The weekend also marked the closing of the municipally run Lost Lake cross country skiing and snowshoeing trails. This season 17,000 visitors used those facilities.

Muni employees get recognition

This week marks Employee Recognition Week and the municipality called out five of its best at Tuesday's council meeting.

"The staff are the backbone of our organization," said municipal CAO Mike Furey. "The work of the RMOW staff really touches the lives of the resort community almost on a daily basis."

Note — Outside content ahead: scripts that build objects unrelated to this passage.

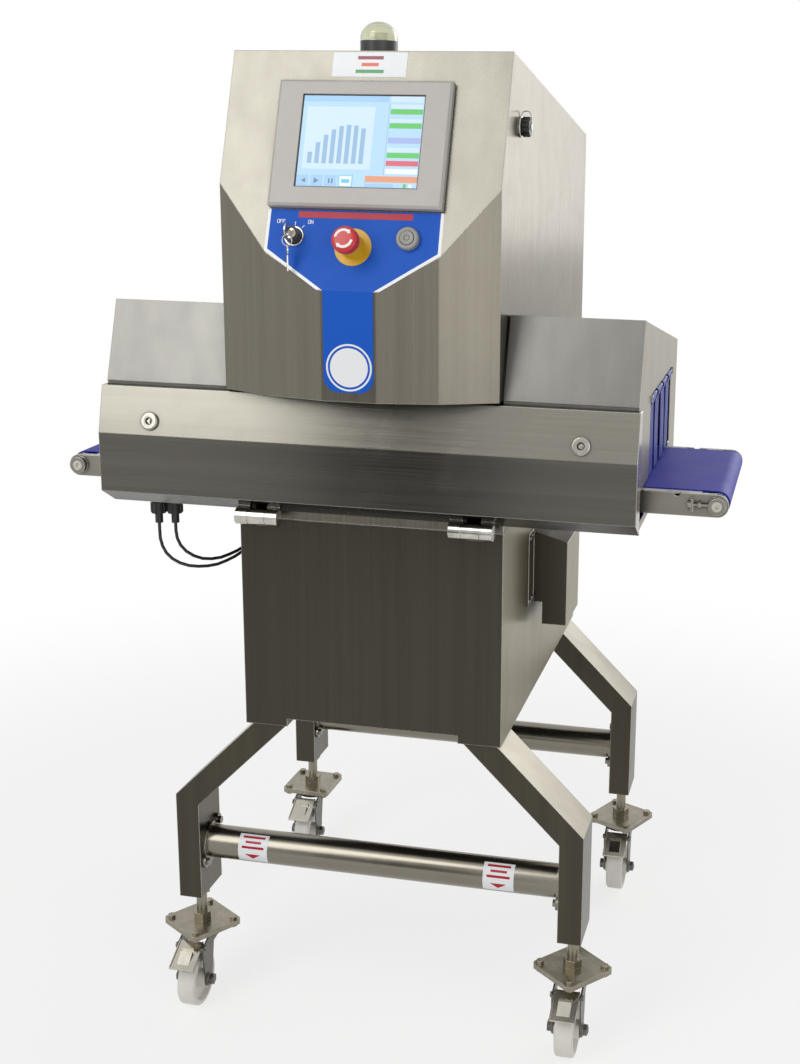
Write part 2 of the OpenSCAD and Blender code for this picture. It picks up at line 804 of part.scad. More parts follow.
// Wheel, turned about its axle
module caster_wheel(i) at_corner(i) color(nylon) translate([0, -trail, wheel_r]) rotate([0, 90, 0]) {
    hub = wheel_w / 2 + hub_extra;
    half = wheel_w / 2;
    inner = wheel_r - rim_in;
    rotate_extrude($fn = 96) polygon(concat(
        [[axle_r + run_gap, -hub], [hub_r, -hub], [hub_r, -web_t / 2], [inner, -web_t / 2], [inner, -half]],
        arc([wheel_r - tread_round, tread_round - half], tread_round, -90, 0, 6),
        arc([wheel_r - tread_round, half - tread_round], tread_round, 0, 90, 6),
        [[inner, half], [inner, web_t / 2], [hub_r, web_t / 2], [hub_r, hub], [axle_r + run_gap, hub]]));
}

module caster_wheel_front_left() caster_wheel(0);

module caster_wheel_front_right() caster_wheel(1);

module caster_wheel_rear_left() caster_wheel(2);

module caster_wheel_rear_right() caster_wheel(3);

// Brake pedal: a pressed tray with a tongue, a hub on its pivot and a shoe over the tread
module caster_brake(i) at_corner(i) color(bright) {
    half = fork_in - fork_gap;
    difference() {
        union() {
            translate([0, pivot_y, pivot_z]) rod_along_x(pedal_hub_r, -half, half);
            translate([0, pivot_y, pivot_z]) rotate([pedal_fall, 0, 0]) {
                difference() {
                    block([-half, -pedal_len, pedal_hub_r - pedal_t / 2],
                        [half, pedal_hub_r, pedal_hub_r + pedal_rim]);
                    block([pedal_rim_t - half, pedal_rim_t - pedal_len, pedal_hub_r + pedal_t / 2],
                        [half - pedal_rim_t, pedal_hub_r + over, pedal_hub_r + pedal_rim + over]);
                }
                prism_x([[-pedal_len + pedal_bar, pedal_hub_r], [-pedal_len / 3, pedal_hub_r],
                    [-pedal_len / 3, pedal_hub_r + 2 * pedal_rim]], -half / 2, half / 2);
                block([-half / 2, -pedal_len / 4, pedal_hub_r],
                    [half / 2, pedal_bar - pedal_len / 4, pedal_hub_r + pedal_rim + pedal_t]);
            }
            translate([0, pivot_y, pivot_z]) block([-half / 2, -shoe_l, 2 * wheel_r - pivot_z - shoe_l / 2],
                [half / 2, 0, 0]);
        }
        translate([0, pivot_y, pivot_z]) rod_along_x(pivot_r + run_gap, -half - over, half + over);
        translate([0, -trail, wheel_r]) rod_along_x(wheel_r + shoe_air, -half - over, half + over);
    }
}

module caster_brake_front_left() caster_brake(0);

module caster_brake_front_right() caster_brake(1);

module caster_brake_rear_left() caster_brake(2);

module caster_brake_rear_right() caster_brake(3);

// One tunnel on the side s: hood, floor, end wall, striker plate and curtain rod
module tunnel(s) placed() color(steel) mirror([s < 0 ? 1 : 0, 0, 0]) {
    end_x = tunnel_half - sheet;
    slot_z0 = plate_low_z - slot_under;
    slot_z1 = belt_z + slot_over;
    foot_z = floor_z + hood_foot_h;
    end_pts = [[floor_front_y, floor_z], [tunnel_rear_y, floor_z],
        [tunnel_rear_y, floor_z + hood_rear_h], [ridge_y, floor_z + ridge_h],
        [tunnel_front_y, foot_z], [front_edge_y, foot_z], [front_edge_y, slot_z1],
        [floor_front_y, slot_z1]];
    difference() {
        prism_x(hood_pts, hood_x, end_x);
        prism_x(inset(hood_pts, sheet), hood_x - over, end_x + over);
        block([hood_x - over, tunnel_front_y - over, floor_z + sheet],
            [end_x + over, floor_front_y + sheet + over, foot_z]);
    }
    difference() {
        prism_x(end_pts, end_x, tunnel_half);
        block([end_x - over, front_edge_y - over, slot_z0],
            [tunnel_half + over, conv_far_y + slot_over, slot_z1]);
        block([end_x - over, opening_y, slot_z1 - over],
            [tunnel_half + over, opening_y + opening_w, opening_z]);
    }
    block([end_x - front_flange_w + sheet, front_edge_y, slot_z1],
        [end_x + over, front_edge_y + sheet, foot_z]);
    block([hood_x, front_edge_y, foot_z - hood_return],
        [end_x + over, front_edge_y + sheet, foot_z + sheet]);
    block([head_w / 2 - floor_lip, cab_front_y, floor_z],
        [hood_x + over, tunnel_rear_y, floor_z + sheet]);
    translate([lock_x, 0, striker_hole_z]) difference() {
        union() {
            translate([-striker_w / 2, 0, floor_z + striker_z - striker_hole_z])
                block([0, front_edge_y, 0], [tunnel_half - lock_x + striker_w / 2 - sheet / 2,
                    front_edge_y + sheet, striker_h]);
            rod_along_y(receptacle_r, front_edge_y, front_edge_y + sheet + receptacle_h);
        }
        rod_along_y(lock_stud_r + receptacle_room, front_edge_y - over,
            front_edge_y + sheet + receptacle_h + over);
    }
    curtain_z = opening_z - rod_drop;
    for (y = [opening_y - cheek_t, opening_y + opening_w])
        block([rod_x - cheek_w / 2, y, curtain_z - cheek_w / 2],
            [rod_x + cheek_w / 2, y + cheek_t, opening_z]);
    translate([rod_x, 0, curtain_z]) rod_along_y(rod_r, opening_y - cheek_t / 2,
        opening_y + opening_w + cheek_t / 2);
}

module inlet_tunnel() tunnel(-1);

module outlet_tunnel() tunnel(1);

// One curtain strip on the side s, counted from the front
module strip(s, n) placed() color(blue) mirror([s < 0 ? 1 : 0, 0, 0])
    translate([rod_x, opening_y + strip_air + (n - 1) * strip_pitch, opening_z - rod_drop]) difference() {
        union() {
            rod_along_y(loop_r, 0, strip_w);
            block([-strip_t / 2, 0, belt_z + strip_air - opening_z + rod_drop], [strip_t / 2, strip_w, 0]);
        }
        rod_along_y(rod_r + run_gap, -over, strip_w + over);
    }

module curtain_in_1() strip(-1, 1);

module curtain_in_2() strip(-1, 2);

module curtain_in_3() strip(-1, 3);

module curtain_in_4() strip(-1, 4);

module curtain_out_1() strip(1, 1);

module curtain_out_2() strip(1, 2);

module curtain_out_3() strip(1, 3);

module curtain_out_4() strip(1, 4);

module lock_place() both_sides() translate([lock_x, lock_y, lock_z])
    rotate([90 - lock_tilt, 0, 0]) children();

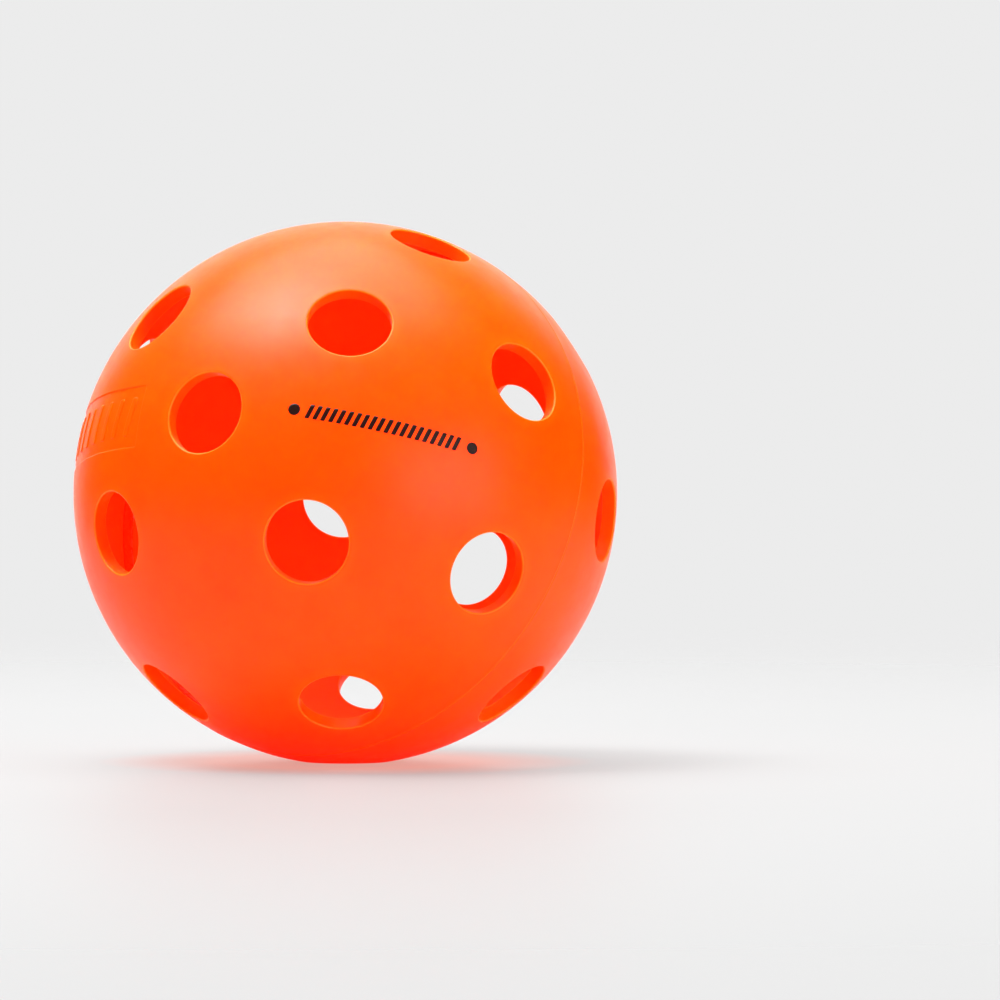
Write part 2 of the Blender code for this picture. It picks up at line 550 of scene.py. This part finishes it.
def clear_spread(spacing, radius, seam_gap, keep_off, axes):
    """Evenly spread directions, clear of the seam and of the holes."""
    spread = even_spread(spacing)
    clear = spread[:, 2] > math.sin(seam_gap / radius)
    for axis in axes:
        clear &= spread @ axis < math.cos(keep_off)
    return spread[clear]


def over_panel(directions):
    """Which directions pass through the moulded panel or close to its edge."""
    (a0, a1), (c0, c1) = PANEL_ALONG, PANEL_ACROSS
    out = np.array((math.cos(PANEL_AZIMUTH), math.sin(PANEL_AZIMUTH), 0.0))
    side = np.array((-math.sin(PANEL_AZIMUTH), math.cos(PANEL_AZIMUTH), 0.0))
    along = np.arctan2(directions @ out, directions[:, 2]) * RADIUS
    across = np.arcsin(directions @ side) * RADIUS
    margin = 0.5 * OUTER_SPACING
    over = (along > a0 - margin) & (along < a1 + margin)
    return over & (across > c0 - margin) & (across < c1 + margin)


def start_sheet(skin, groups):
    """Numbers and flat places of the edge loops that a sheet starts from."""
    flat = [flatten(unit(np.array([skin.points[i] for i in group]))) for group in groups]
    return list(groups), flat


def hole_and_seam_places(axes):
    """Places of the hole loops and of the seam loop among a sheet's first points."""
    count = HOLE_STEPS * len(axes)
    holes = np.arange(count).reshape(len(axes), HOLE_STEPS)
    return holes, np.arange(SEAM_STEPS) + count


def add_outer_surface(skin, axes, mouths, seam_loop, mouth_angle, with_panel):
    """Outer surface between the lips and the seam; points are (directions, depths, edge)."""
    keep_off = mouth_angle + (GUARD_RINGS[-1][0] + 0.55 * OUTER_SPACING) / RADIUS
    seam_gap = SEAM_ROWS[0] + 0.6 * OUTER_SPACING
    directions = clear_spread(OUTER_SPACING, RADIUS, seam_gap, keep_off, axes)
    if with_panel:
        directions = directions[~over_panel(directions)]
    depths = -ridge(np.arcsin(directions[:, 2]) * RADIUS)
    parts = [(directions, depths, 0.0)]
    for axis in axes:
        # Guard rings carry the painted glow beside the opening, as negative edge values
        for number, (gap, brighter) in enumerate(GUARD_RINGS):
            angle = mouth_angle + gap / RADIUS
            count = HOLE_STEPS if number < 2 else HOLE_STEPS * 3 // 4
            phase = 0.5 * (number % 2 + 1)
            ring = ring_round(axis, math.sin(angle), math.cos(angle), count, phase)
            parts.append((ring, 0.0, -brighter))
    outlines = []
    if with_panel:
        steps = panel_steps()
        grid, depth = panel_fill(steps)
        parts.append((along_meridian(PANEL_AZIMUTH, grid[:, 0], grid[:, 1]), depth, 0.0))
        for outline, level in [pair for bevels in steps for pair in bevels]:
            outline = along_meridian(PANEL_AZIMUTH, outline[:, 0], outline[:, 1])
            outlines.append((outline, level, 0.0))

    indices, flat = start_sheet(skin, (np.concatenate(mouths), seam_loop))
    hole_places, seam_places = hole_and_seam_places(axes)
    for directions, level, edge in parts + outlines:
        radius = RADIUS - np.broadcast_to(level, len(directions))
        indices.append(skin.add(directions * radius[:, None], edge))
        flat.append(flatten(directions))
    loops = [*hole_places, seam_places]
    start = sum(len(group) for group in flat[: 2 + len(parts)])
    for directions, _, _ in outlines:
        loops.append(np.arange(start, start + len(directions)))
        start += len(directions)
    skin.sheet(np.concatenate(indices), np.concatenate(flat), loops, hole_places)


def add_inner_surface(skin, axes, rims, seam_loop, rim_angle):
    """Inner surface between the rims and the seam."""
    guard = rim_angle + RIM_GUARD / INNER_RADIUS
    keep_off = guard + 0.6 * INNER_SPACING / INNER_RADIUS
    parts = [clear_spread(INNER_SPACING, INNER_RADIUS, 0.7 * INNER_SPACING, keep_off, axes)]
    for axis in axes:
        parts.append(ring_round(axis, math.sin(guard), math.cos(guard), HOLE_STEPS // 2, 0.5))
    indices, flat = start_sheet(skin, (np.concatenate(rims), seam_loop))
    hole_places, seam_places = hole_and_seam_places(axes)
    for directions in parts:
        indices.append(skin.add(directions * INNER_RADIUS))
        flat.append(flatten(directions))
    loops = [*hole_places, seam_places]
    skin.sheet(np.concatenate(indices), np.concatenate(flat), loops, hole_places)


def build_half(name, placing, material, with_panel):
    """One half shell in its mould's frame, then placed."""
    skin = Skin()
    axes = hole_axes()
    section = hole_section()
    mouths, rims = add_hole_walls(skin, axes, section)
    outer_seam, inner_seam = add_seam_edge(skin)
    mouth_angle = math.atan2(*section[0][:2])
    rim_angle = math.atan2(*section[-1][:2])
    add_outer_surface(skin, axes, mouths, outer_seam, mouth_angle, with_panel)
    add_inner_surface(skin, axes, rims, inner_seam, rim_angle)
    return skin.to_object(name, placing, material)


def print_outlines():
    """Outlines of the slanted bars and of the two dots."""
    start, end = PRINT_ALONG
    pitch = (end - start) / BAR_COUNT
    outlines = []
    for number in range(BAR_COUNT):
        centre = (start + pitch * (number + 0.5), PRINT_MIDDLE)
        box = slanted_box(centre, pitch * BAR_FILL, PRINT_HEIGHT, PRINT_LEAN)
        outlines.append(rounded_outline(box, BAR_CORNER, 0.0, BAR_POINT_STEP))
    turn = np.arange(DOT_STEPS) * 2.0 * math.pi / DOT_STEPS
    for place in DOT_PLACES:
        along = place + DOT_RADIUS * np.cos(turn)
        across = PRINT_MIDDLE + DOT_RADIUS * np.sin(turn)
        outlines.append(np.stack((along, across), axis=1))
    return outlines


def build_print(placing, material):
    """The printed line as a thin film."""
    skin = Skin()
    for outline in print_outlines():
        middle = outline.mean(0)
        edges = []
        for lift in (INK_TOP, INK_BOTTOM):
            loops = []
            for share in FILM_SHARES:
                places = middle + share * (outline - middle)
                directions = along_meridian(PRINT_AZIMUTH, places[:, 0], places[:, 1])
                loops.append(skin.add(directions * (RADIUS + lift)))
            for loop_a, loop_b in zip(loops, loops[1:]):
                skin.strip(loop_a, loop_b)
            centre = along_meridian(PRINT_AZIMUTH, middle[:1], middle[1:])
            tip = skin.add(centre * (RADIUS + lift))[0]
            skin.faces += [(loops[-1][i - 1], loops[-1][i], tip) for i in range(len(outline))]
            edges.append(loops[0])
        skin.strip(*edges)
    return skin.to_object("printed_line", placing, material)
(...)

Forty staff members were nominated by their peers for special recognition and five were chosen overall.

They are:

• Shawn McLaughlin, night crew lead hand, roads, for going Above and Beyond

• Lisa Rickli, HR coordinator, for Excellence in Teamwork

• Ron Thuman, journeyman mechanic, for Excellence in Cusomter Service

• Lee-Ann Barczynski, lifeguard/swim instructor, for Excellence in Health and Safety

• Donna Wango, executive secretary, for Excellence in Being a Resort Ambassador

The mayor said staff do a remarkable job that "for the most part goes unnoticed when it's done well."

WORCA gets most in CEP grants

Mountain biking in Whistler is getting a boost in funding this year as council doubles its commitment to the Whistler Off Road Cycling Association through its annual community grant program.

WORCA is getting three times as much as any other community group with a $30,000 grant out of the annual Community Enrichment Program (CEP), a council-directed municipal funding opportunity for local non-profits.

"All of this money is going to be invested into the trail planning working group's Sproatt alpine project," said WORCA president Jerome David. "(It's) a multi-use trail up Sproatt Mountain that is beginning this year."

When asked if the investment in the new trail will take away from WORCA's ongoing maintenance work, David said: "We are going to stay (true) to our responsibility of managing all the trails in the valley. We do feel that we've reached a point in the valley where it seems under control... The maintenance is down to a minimum, that's why we can now take on something new."

Just as they were last year, the other big 2014 CEP recipients are: $11,000 for the Whistler Adaptive Sports Program, $10,000 for the Whistler Parent Tot Drop-In and, $9,500 for the Whistler Youth Soccer Club.

In total, more than $146,000 was doled out at Tuesday's evening meeting, up more than $9,000 from last year.

Community groups requested almost $250,000 out of the annual program.